As an example of how things were beginning to change, Ms. Kauffmann pointed to an interview last week in the newspaper Le Parisien with Laurence Parisot, who runs the largest union of employers in France.
“Sexism is racism,” Ms. Parisot said bluntly, speaking openly about the misogyny in French political life and the sexism in many of its enterprises. The interview was widely discussed in the French media and on talk shows. The D.S.K. affair “is going to contribute to liberating speech,” Ms. Parisot said. “No longer fear to speak,” she told young women.
Anne-Marie Le Gloannec, director of research at the Center for International Studies and Research at the Institut d’Études Politiques, said the Strauss-Kahn case dominated conversation Saturday morning at the hairdresser’s shop. “The story is a trigger for women to talk more about what they’ve been experiencing in the workplace,” she said. “French society is changing to some extent, but only gradually.”
There has been some criticism of French feminists, especially from men of Mr. Strauss-Kahn’s generation. They “are allowing themselves to say particularly ridiculous things, but younger men tend to be different,” Ms.

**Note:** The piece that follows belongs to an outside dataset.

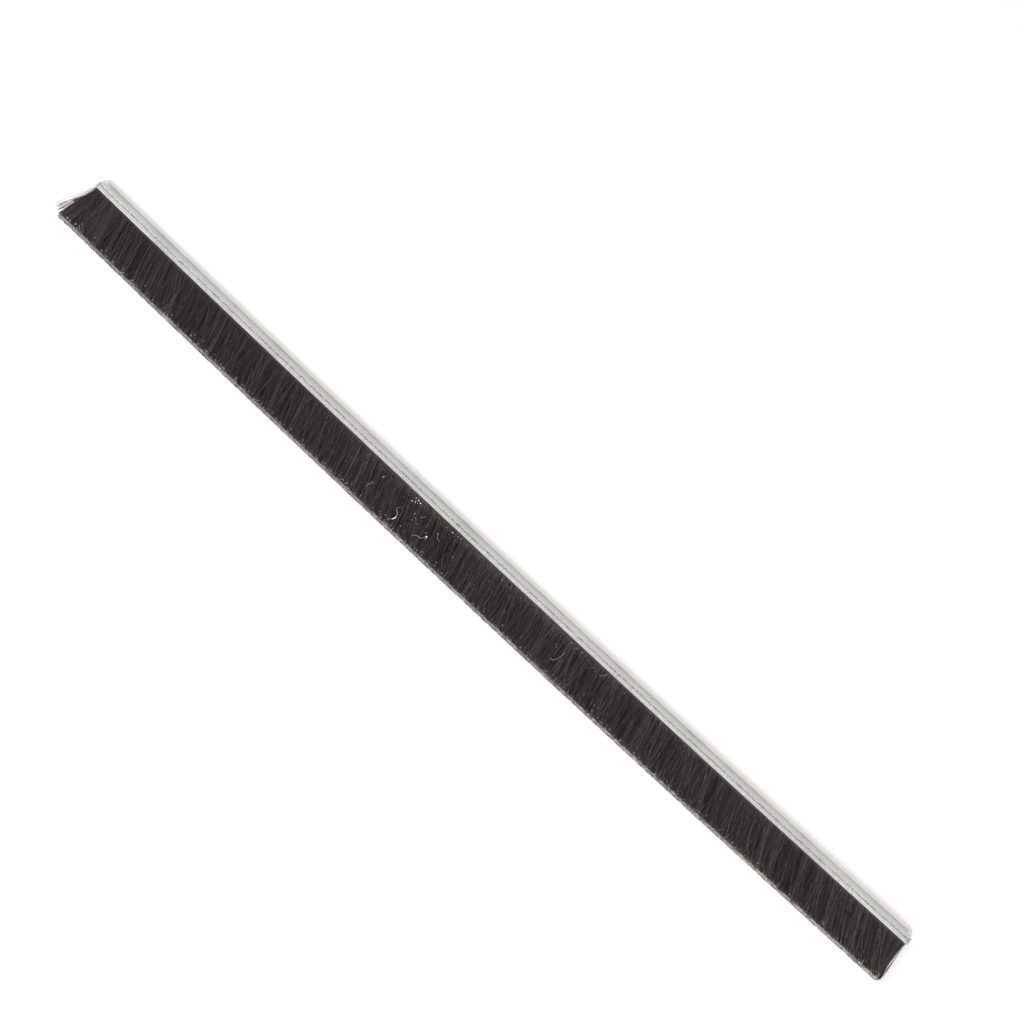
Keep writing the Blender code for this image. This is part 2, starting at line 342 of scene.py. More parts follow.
def bright_steel_wire():
    """Bright drawn steel: fine lines along the wire break up its highlight."""
    material, tree, shader = new_material("bright_steel_wire")
    place = add_node(tree, "ShaderNodeTexCoord").outputs["Object"]
    lines = noise(tree, place, 1000 / WIRE_LINE_MM, 2.0)
    tree.links.new(ranged(tree, lines, *NOISE_RANGE, *WIRE_ROUGHNESS), shader.inputs["Roughness"])
    shader.inputs["Base Color"].default_value = linear(WIRE_STEEL)
    shader.inputs["Metallic"].default_value = 1.0
    return material


finish_cad_node("core_wire", bright_steel_wire())

# Filaments on the pack's faces
# Black nylon filaments, folded round the core wire and fanned out between the jaws, in tufts that lean along
# the strip, with looser ones crossing on top. Thousands of real ones, 0.2 to 0.3 mm thick, would be too fine
# to show, so those of the pack are drawn 0.32 to 0.54 mm thick, and fewer.
PACK_LOW, PACK_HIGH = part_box("bristle_pack")
FREE_LENGTH = MOUTH_Y - PACK_LOW.y - SWEEP
TIP_THICKNESS = PACK_HIGH.z
END_INSET = 0.0020
START_EDGE = -STRIP_LENGTH / 2 + END_INSET
END_EDGE = STRIP_LENGTH / 2 - END_INSET
START_SPLAY = math.radians(-5.2)
END_SPLAY = math.radians(-3.2)
NECK_LOW = 0.00165
NECK_HIGH = 0.00395
ROOT_DEPTH = 0.0008
# The lean towards +X at places along the strip, from its middle.
LEAN_PLACES = (-0.498, -0.488, -0.470, -0.440, -0.350, -0.275, -0.095, 0.0, 0.085, 0.175, 0.265, 0.414, 0.472)
LEAN_DEGREES = (-5.2, 2.0, 14.0, 20.0, 18.5, 16.0, 17.0, 12.0, 9.0, 8.0, 12.5, 15.0, 19.0)
# Filaments gather towards the middle of their tuft, bunch where they would pass the fanned ends, end a little
# short of the full length, some tufts more so, and curl less by the two ends.
BUNCHING = 0.15
GATHERING = 0.35
TRIM_SPREAD = (0.0001, 0.0006)
SHORT_SPREAD = (0.0005, 0.0065)
CALM_AT_ENDS = 0.015
CROSSING_LEAN = math.tan(math.radians(16.0))
NYLON_BLACK = "160C0E"
# Each filament's tone mixes in this paler colour: partly worn nylon, partly painted sheen.
NYLON_WORN_AND_SHEEN = "786F73"
NYLON_DUST = "8A8078"
NYLON_CUT = "C5B4AC"
NYLON_CUT_STALE = "ABA59B"
NYLON_ROUGHNESS = 0.55
NYLON_IOR = 1.53
NYLON_SHINE = 0.3
CUT_LENGTH = 0.0006
CUT_PATCH_MM = 14.0
CUT_PATCH_RANGE = (0.40, 0.60)
# The dust: the size of its patches, then where it lies, from the strip's middle and from the mouth.
DUST_MM = 2.2
DUST_PATCH_RANGE = (0.42, 0.68)
DUST_PATCH_SHARE = (0.15, 1.0)
DUST_FROM_MIDDLE = (0.06, 0.20)
DUST_SHARE = (0.50, 0.10)
DUST_FROM_MOUTH = (-0.010, -0.001)
LIP_DUST_FROM_MOUTH = (-0.0022, -0.0005)
LIP_DUST_SHARE = 0.32


def bow(x):
    """How far the strip has bowed towards its tips at x along it, from its middle."""
    return -SWEEP * (1 - (2 * x / STRIP_LENGTH) ** 2)


def in_frame(x, y, z):
    """Points measured from the channel's mouth, as an array in the frame."""
    return np.stack([x + MOUTH_X, y + bow(x) + MOUTH_Y, z], axis=1)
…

Le Gloannec said. “Salacious comments are now passé, and these people are passé, too, even if they don’t know it.”
Still, she said she would vote for Mr. Strauss-Kahn if she could, describing him as the best of the possible candidates for France. “He may have to learn to be more cautious,” she said. “This is his family problem, with his daughter and his wife.”
Geneviève Fraisse, a former member of the European Parliament and well-known philosopher and historian of the sexes, expressed cautious hope. “This debate is with us to stay,” she said. “It might change a little after the latest news. It will be a violent debate. But an inroad has been made.”